Job’s experience indicates adversity may befall anyone, even a person that has done nothing wrong. His adversity was a temptation whereby the devil attempted to pull him away from God by destroying his earthly comfort and happiness: “But now, stretch out Your hand and touch all that he has, and he will surely curse You to Your face” [Job 1:11]. God permitted the devil to tempt Job within a wide but limited scope: “Behold, all that he has is in your power; only do not lay a hand on his person” [Job 1:12]. Therefore, we learn from this account that God protects us from temptation but may permit the devil to tempt a person. The devil may in that case choose how to tempt the person. He chose to rain adversity on Job in the study example.
Recognizing adversity as temptation will affect how a person responds. Because Job was upright and blameless, he most likely recognized the adversity as temptation and, thus responded by focusing on his relationship with God and leaving it all with him in prayer [Job 1:21]: “Naked I came from my mother’s womb, And naked shall I return there. The Lord gave, and the Lord has taken away; Blessed be the name of the Lord.” Also, we have encountered previous studies that showed adversity as a springboard to launch a person onto another phase of life with opportunities of great significance. Notable examples include the experience of Joseph in Joseph Called to Mission and Ruth in Ruth Joins Naomi, among several others. There also are cases of adversity befalling a person as punishment for wrongdoing: a possible example being the revolt in David’s family during his reign as king of Israel in Absalom Rises Against His Father David.

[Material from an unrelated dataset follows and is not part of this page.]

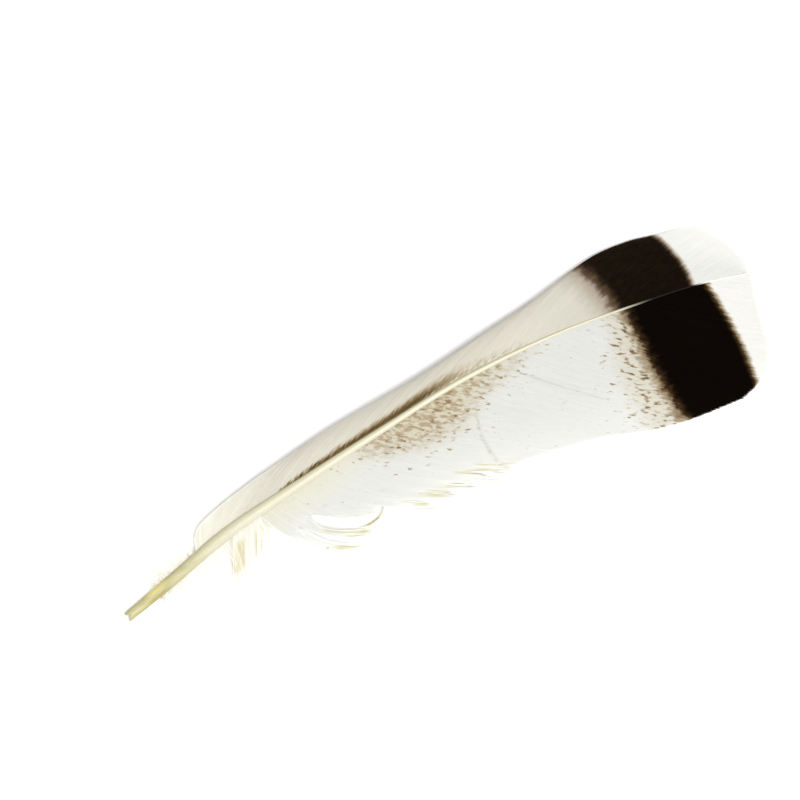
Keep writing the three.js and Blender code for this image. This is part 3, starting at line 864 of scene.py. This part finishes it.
freckle_place = vector(tree, root, times(tree, plus(tree, out, times(tree, chance, 0.4)), 0.62))
over_limit = calc(tree, "SUBTRACT", noise(tree, freckle_place, 0.5, flat=True), limit)
patches = ramp(tree, noise(tree, freckle_place, 0.24, flat=True), 0.36, 0.62, 0.35, 1.0)
freckle = times(tree, ramp(tree, over_limit, -0.08, 0.08), patches)
core = times(tree, ramp(tree, over_limit, 0.01, 0.14, 0.0, 0.85), patches,
             ramp(tree, out, 2.0, 14.0, 0.6, 1.0))
veil = calc(tree, "MAXIMUM", ramp(tree, beside, 0.3, 0.95, 0.0, 0.9),
            ramp(tree, ahead, 0.35, 0.98, 0.0, 0.6))
plain = tint(tree, veil, plain, FRECKLE_TINT)
blotches = noise(tree, freckle_place, 0.42, 3.0, 0.6, flat=True)
blotches = times(tree, ramp(tree, blotches, 0.42, 0.64, 0.0, 0.8), ramp(tree, beside, 0.4, 0.9))
plain = tint(tree, blotches, plain, FRECKLE_TAN)
specks = noise(tree, vector(tree, root, times(tree, out, 1.3)), 0.2, 1.0, flat=True)
plain = tint(tree, ramp(tree, specks, 0.72, 0.86, 0.0, 0.16), plain, SHADE_AND_SPECK_GREY)
plain = tint(tree, times(tree, freckle, 0.9), plain, FRECKLE_TAN)
plain = tint(tree, core, plain, FRECKLE_BROWN)
fringed = times(tree, freckle, ramp(tree, band["Before"], 6.0, 0.0))
plain = tint(tree, fringed, plain, FRINGE_BROWN)
tip_white = tint(tree, ramp(tree, streaks, 0.4, 0.7, 0.0, 0.5), WIDE_TIP_AND_PAINTED_LIGHT, TIP_WHITE)
plain = tint(tree, ramp(tree, x, 255.0, 262.0), plain, tip_white)
tone = darkened(tree, band["Dark"], plain, FRINGE_TAN, FRINGE_BROWN, WIDE_BLACK)
finish_vane(tree, tone, streaks)

vane("narrow_vane", NARROW_VANE, 1, NARROW_VANE[0, 0], LAST_ROOT, 14, NARROW_SLITS, narrow_barbs)
vane("wide_vane", WIDE_VANE, -1, TORN_TO, LAST_ROOT, 15, WIDE_SLITS, wide_barbs)
vane("torn_locks", WIDE_VANE, -1, TORN_FROM, TORN_TO, 16, (), wide_barbs, torn)

# ---- The stray barbs ----
# A few barbs that have torn loose and dried in curls: one hangs from the corner of the tear, the
# others lie along the torn edge, still fast at one end.

# The four points of each curve: it runs from the first to the last, drawn towards the other two.
# Then its greatest width. The first two barbs are the olive ones.
STRAY_BARBS = np.array([
    [[111.8, -9.6, 3.2], [110.4, -13.4, 2.6], [105.4, -15.6, 1.6], [98.8, -13.4, 1.4]],
    [[111.4, -9.4, 3.0], [109.8, -14.0, 2.2], [104.6, -15.0, 1.2], [100.4, -14.6, 1.2]],
    [[112.6, -7.0, 4.2], [112.2, -8.6, 3.8], [111.4, -10.2, 3.4], [110.6, -11.8, 3.0]],
    [[112.8, -5.0, 5.4], [114.6, -6.6, 5.2], [117.0, -7.4, 5.2], [120.6, -8.2, 5.0]],
    [[120.0, -16.2, 2.4], [124.0, -19.4, 1.9], [128.6, -21.6, 1.6], [133.4, -23.6, 1.2]],
    [[144.0, -19.6, 1.8], [148.0, -22.6, 1.6], [152.0, -24.8, 1.4], [156.0, -26.6, 1.2]],
    [[150.0, -15.0, 1.9], [154.4, -19.4, 1.8], [159.6, -22.4, 1.6], [166.6, -26.4, 1.2]],
    [[134.6, -20.0, 1.8], [138.6, -22.6, 1.6], [142.0, -24.2, 1.4], [146.0, -26.0, 1.0]]])
STRAY_WIDTHS = np.array([0.85, 0.45, 0.6, 0.5, 0.5, 0.4, 0.45, 0.36])
STRAY_LENGTH = 20.0
STRAY_OLIVE = colour(152, 141, 78)
STRAY_GREY = colour(178, 176, 160)
STRAY_PALE = colour(205, 204, 190)

stray_horn, tree = new_material("stray_horn")
root, out, chance = barb_facts(tree)
patches = noise(tree, vector(tree, root, out), 0.5, flat=True)
tone = tint(tree, ramp(tree, patches, 0.4, 0.62), STRAY_OLIVE, STRAY_GREY)
tone = tint(tree, ramp(tree, out, 9.0, 3.0), tone, STRAY_PALE)
tone = tint(tree, ramp(tree, chance, 0.3, 0.7), tone, STRAY_GREY)
finish_vane(tree, tone, patches)

s = np.linspace(0.0, 1.0, 20)[None, :, None]
a, b, c, d = (STRAY_BARBS[:, i, None] for i in range(4))
lines = (1 - s) ** 3 * a + 3 * s * (1 - s) ** 2 * b + 3 * s ** 2 * (1 - s) * c + s ** 3 * d
s = s[..., 0]
half_width = STRAY_WIDTHS[:, None] / 2 * (0.2 + 0.8 * np.sin(np.pi * s) ** 0.8)
up = np.zeros_like(lines) + (0.0, 0.0, 1.0)
rings = blades(lines, up, half_width, half_width * 0.5, np.zeros_like(half_width))
greyer = np.where(np.arange(len(lines)) < 2, 0.0, 1.0)[:, None]
extra = facts(lines[..., 0], STRAY_LENGTH * s, greyer)
piece("stray_barbs", closed_mesh("stray_barbs", rings, extra), stray_horn)

# ---- The down ----
# Below the vanes the barbs are soft and unhooked: fine white threads with tiny side hairs, short
# beside the quill and longer towards the vanes, which hang back over it.

# The same columns as for the vanes.
NARROW_DOWN = np.array([
    [17, 13.5, 7.6, 1.4, 0.0],
    [24, 18.5, 12.6, 1.6, 0.0],
    [30, 25.0, 17.0, 2.2, 0.0],
    [36, 34.0, 17.8, 3.4, 0.0]], float)
WIDE_DOWN = np.array([
    [16, 13.4, -2.0, 0.5, 0.0],
    [24, 22.8, -3.4, 0.5, 0.0],
    [30, 31.8, -6.4, 0.5, 0.02],
    [36, 37.4, -9.6, 0.5, 0.04],
    [42, 41.8, -12.0, 0.6, 0.04],
    [48, 45.2, -12.6, 0.6, 0.0],
    [54, 50.8, -11.8, 0.8, -0.12],
    [60, 55.4, -12.0, 1.0, -0.28],
    [65.5, 60.4, -9.6, 1.2, -0.42]], float)
SOFT_LOCK = np.array([
    [55.5, 43.6, -9.8, 0.8, 0.02],
    [60, 46.8, -12.4, 0.8, 0.0],
    [64, 49.8, -12.6, 0.9, -0.05],
    [68, 53.6, -11.4, 1.0, -0.12]], float)

# From thread to thread, the rings of one, half its width and thickness, from tuft to tuft, and how
# much shorter a tuft and a thread may be, as shares. Then how many side hairs a thread has to each
# side, and their length and half width.
DOWN_STEP = 0.34
DOWN_RINGS = 14
DOWN_HALF_WIDTH, DOWN_HALF_THICK = 0.09, 0.05
TUFT_STEP = 2.3
TUFT_SHORT, THREAD_SHORT = 0.3, 0.2
HAIRS_A_SIDE = 24
HAIR_LENGTH = 1.9
HAIR_HALF_WIDTH = 0.022
DOWN_LIGHT = colour(246, 245, 238)
DOWN_CREAM = colour(239, 237, 225)
DOWN_OLIVE = colour(198, 189, 140)

down_white, tree = new_material("down_white")
root, out, chance = barb_facts(tree)
wisps = noise(tree, vector(tree, root, times(tree, out, 0.06)), 1.0, flat=True)
tone = tint(tree, ramp(tree, wisps, 0.35, 0.7), DOWN_LIGHT, DOWN_CREAM)
# Painted shade: beside the foot of the wide vane the down is darker cream near the shaft, under the
# vane's first locks.
painted_shading = times(tree, ramp(tree, root, 53.0, 57.0, 0.0, 0.4), ramp(tree, out, 12.0, 3.0))
tone = tint(tree, painted_shading, tone, FOOT_CREAM_LIGHT_AND_SHADE)
olive = plus(tree, ramp(tree, root, 61.2, 59.8),
             times(tree, ramp(tree, wisps, 0.5, 0.6), ramp(tree, root, 64.0, 65.5)))
olive = times(tree, olive, ramp(tree, root, 54.0, 56.5, 0.0, 0.72),
              between(tree, out, 3.0, 7.0, 15.0, 19.5))
tone = tint(tree, olive, tone, DOWN_OLIVE)
finish_vane(tree, tone, wisps, smoothest=0.7, roughest=0.85, through=0.45)


def ragged(roots, t):
    """How a soft lock's barbs stray: they end unevenly and lean a little to and fro. With no t, how
    far out each barb reaches."""
    own_dice = np.random.default_rng(5)
    reach = 1 - 0.16 * own_dice.uniform(0, 1, len(roots)) ** 2
    if t is None:
        return reach
    lean = own_dice.normal(0, 0.1, (len(roots), 1)) * (1.0, 0.3, 0.2)
    return lean[:, None] * (t ** 2)[..., None]


def down(name, rows, side):
    """Loose barbs in tufts, with side hairs, as two meshes: the threads are thin blades along wavy
    lines, drawn together tuft by tuft, and each hair is a curved sliver with three sides."""
    roots = np.arange(rows[0, 0], rows[-1, 0], DOWN_STEP)
    count = len(roots)
    tuft = (roots // TUFT_STEP).astype(int) - int(roots[0] // TUFT_STEP)
    chance = dice.uniform(0, 1, count)
    reach = 1 - TUFT_SHORT * dice.uniform(0, 1, tuft[-1] + 1)[tuft] - THREAD_SHORT * chance
    t = ways_out(side, roots, rows, DOWN_RINGS, reach)
    lines = barb_lines(rows, side, roots, t)
    lean = dice.normal(0, 1.2, tuft[-1] + 1)[tuft]
    lean = lean - 0.7 * (roots % TUFT_STEP - TUFT_STEP / 2)
    lines[..., 0] += lean[:, None] * t ** 1.6
    sway = dice.uniform(0.2, 0.9, (count, 1)) * t ** 1.3
    phase = dice.uniform(0, 6.28, (count, 1))
    turns = dice.uniform(4.0, 9.0, (count, 1))
    lines[..., 0] += sway * np.sin(t * turns + phase)
    lines[..., 1] += 0.5 * sway * np.sin(t * turns * 0.8 + phase * 1.7)
    lines[..., 2] += np.abs(dice.normal(0, 0.35, (count, 1))) * np.sin(np.pi * t)
    up = np.zeros_like(lines) + (0.0, 0.0, 1.0)
    taper = 1 - 0.7 * (t / reach[:, None]) ** 2
    rings = blades(lines, up, DOWN_HALF_WIDTH * taper, DOWN_HALF_THICK * taper, np.zeros_like(t))
    extra = facts(roots[:, None], way_along(lines), chance[:, None])
    piece(name, closed_mesh(name, rings, extra), down_white)

    at = np.tile(np.linspace(0.1, 0.96, HAIRS_A_SIDE), 2)
    hand = np.repeat([1.0, -1.0], HAIRS_A_SIDE)[None, :, None]
    low = np.floor(at * (DOWN_RINGS - 1)).astype(int)
    part = (at * (DOWN_RINGS - 1) - low)[None, :, None]
    foot = lines[:, low] * (1 - part) + lines[:, low + 1] * part
    along = unit(lines[:, low + 1] - lines[:, low])
    beside = unit(np.cross(up[:, low], along)) * hand
    spread = (count, 2 * HAIRS_A_SIDE, 1)
    size = HAIR_LENGTH * dice.uniform(0.5, 1.0, spread) * (1 - 0.5 * at[None, :, None])
    toward = unit(beside + along * dice.uniform(0.2, 0.9, spread)
                  + dice.normal(0, 0.3, spread) * up[:, low])
    bend = along * dice.uniform(-0.2, 0.6, spread)
    s = np.array([0.0, 0.5, 1.0])[:, None]
    hairs = foot[..., None, :] + size[..., None] * (toward[..., None, :] * s
                                                    + bend[..., None, :] * s ** 2)
    angle = np.arange(3) / 3 * 2 * np.pi
    across = unit(np.cross(toward, up[:, low]))
    ring = (across[..., None, :] * np.cos(angle)[:, None]
            + up[:, low][..., None, :] * np.sin(angle)[:, None])
    thin = np.array([1.0, 0.8, 0.15])[:, None, None] * HAIR_HALF_WIDTH
    rings = hairs[..., None, :] + ring[..., None, :, :] * thin
    rings[..., 2] = np.maximum(rings[..., 2], BARB_LOWEST)
    rings = rings.reshape(-1, 3, 3, 3)
    extra = rings * (1.0, 0.0, 0.0)
    piece(name + "_hairs", closed_mesh(name + "_hairs", rings, extra), down_white)


down("narrow_down", NARROW_DOWN, 1)
down("wide_down", WIDE_DOWN, -1)
vane("soft_lock", SOFT_LOCK, -1, SOFT_LOCK[0, 0], SOFT_LOCK[-1, 0], 12, (), down_white, ragged)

This study focuses on the experience of Job to learn that adversity may befall a person as temptation at pulling the person away from God. Recognizing the adversity as such will help fortify the person to respond by relying more on his/her relationship with God. A person that lives in the image of God (e.g., Job’s reputation as upright and blameless) will more likely recognize an adversity as temptation, instead of punishment for some wrongdoing. Thus, he/she will be better prepared to respond positively.